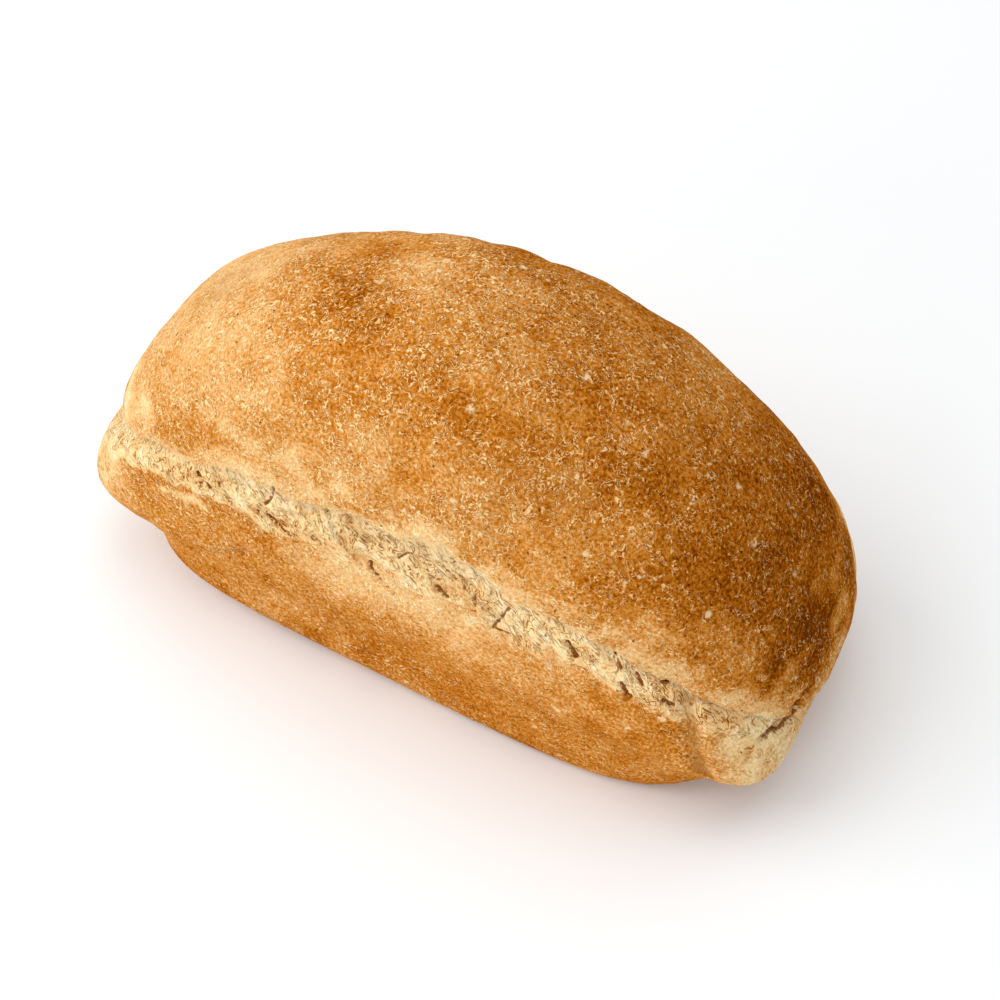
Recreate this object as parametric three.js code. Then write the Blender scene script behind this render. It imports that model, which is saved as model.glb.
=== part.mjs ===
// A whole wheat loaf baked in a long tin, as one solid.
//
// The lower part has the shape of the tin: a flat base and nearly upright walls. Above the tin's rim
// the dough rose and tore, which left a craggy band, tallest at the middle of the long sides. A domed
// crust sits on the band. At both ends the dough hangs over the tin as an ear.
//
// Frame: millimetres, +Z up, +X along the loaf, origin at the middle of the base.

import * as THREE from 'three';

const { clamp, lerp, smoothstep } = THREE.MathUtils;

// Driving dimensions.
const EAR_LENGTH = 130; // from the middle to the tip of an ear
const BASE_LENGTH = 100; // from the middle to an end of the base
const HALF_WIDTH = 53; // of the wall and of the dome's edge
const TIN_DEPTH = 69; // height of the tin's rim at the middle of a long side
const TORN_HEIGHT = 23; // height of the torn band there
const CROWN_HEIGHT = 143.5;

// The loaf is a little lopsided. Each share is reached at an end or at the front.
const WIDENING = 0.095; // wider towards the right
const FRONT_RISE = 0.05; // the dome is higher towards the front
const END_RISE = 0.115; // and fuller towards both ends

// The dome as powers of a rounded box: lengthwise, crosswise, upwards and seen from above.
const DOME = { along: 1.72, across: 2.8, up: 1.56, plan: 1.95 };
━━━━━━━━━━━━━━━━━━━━
- **DIRECTIVE**
Copy all of the data. Keep every word exactly as it is.

- **TASK ANSWER**
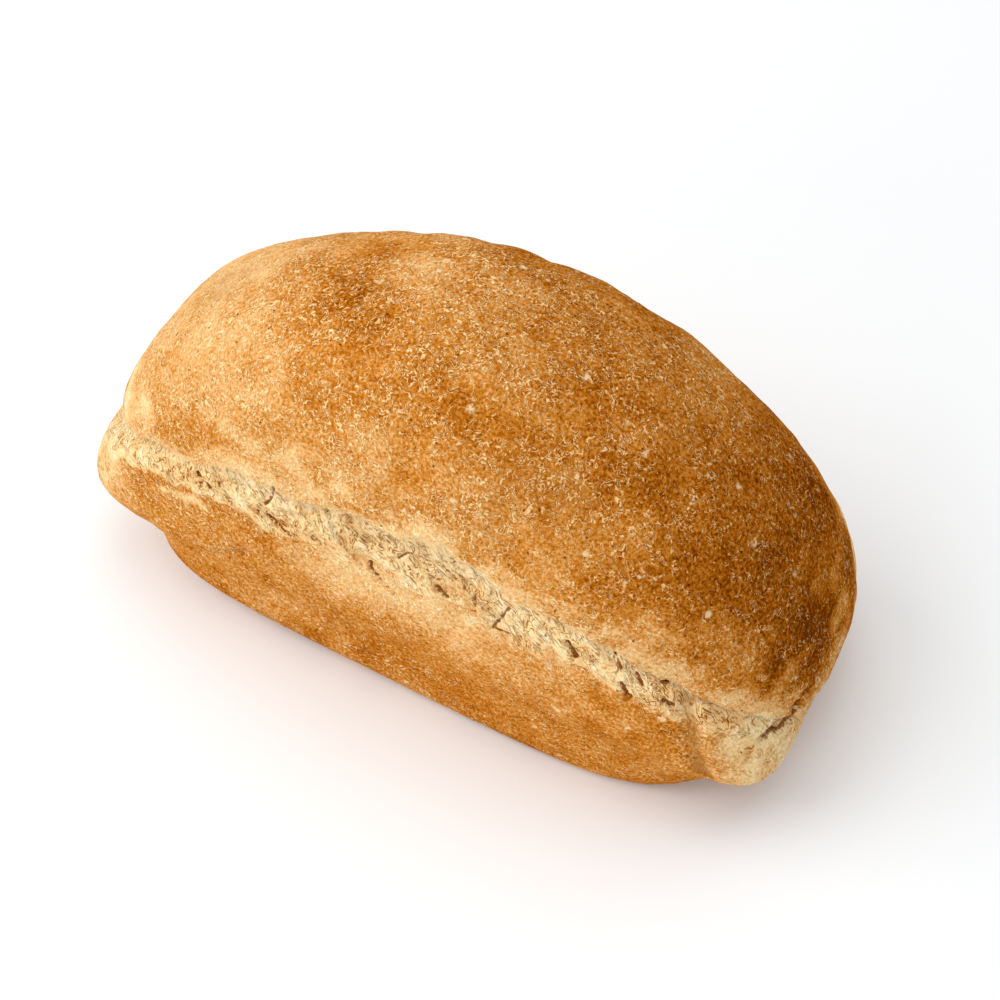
Recreate this object as parametric three.js code. Then write the Blender scene script behind this render. It imports that model, which is saved as model.glb.
=== part.mjs ===
// A whole wheat loaf baked in a long tin, as one solid.
//
// The lower part has the shape of the tin: a flat base and nearly upright walls. Above the tin's rim
// the dough rose and tore, which left a craggy band, tallest at the middle of the long sides. A domed
// crust sits on the band. At both ends the dough hangs over the tin as an ear.
//
// Frame: millimetres, +Z up, +X along the loaf, origin at the middle of the base.

import * as THREE from 'three';

const { clamp, lerp, smoothstep } = THREE.MathUtils;

// Driving dimensions.
const EAR_LENGTH = 130; // from the middle to the tip of an ear
const BASE_LENGTH = 100; // from the middle to an end of the base
const HALF_WIDTH = 53; // of the wall and of the dome's edge
const TIN_DEPTH = 69; // height of the tin's rim at the middle of a long side
const TORN_HEIGHT = 23; // height of the torn band there
const CROWN_HEIGHT = 143.5;

// The loaf is a little lopsided. Each share is reached at an end or at the front.
const WIDENING = 0.095; // wider towards the right
const FRONT_RISE = 0.05; // the dome is higher towards the front
const END_RISE = 0.115; // and fuller towards both ends

// The dome as powers of a rounded box: lengthwise, crosswise, upwards and seen from above.
const DOME = { along: 1.72, across: 2.8, up: 1.56, plan: 1.95 };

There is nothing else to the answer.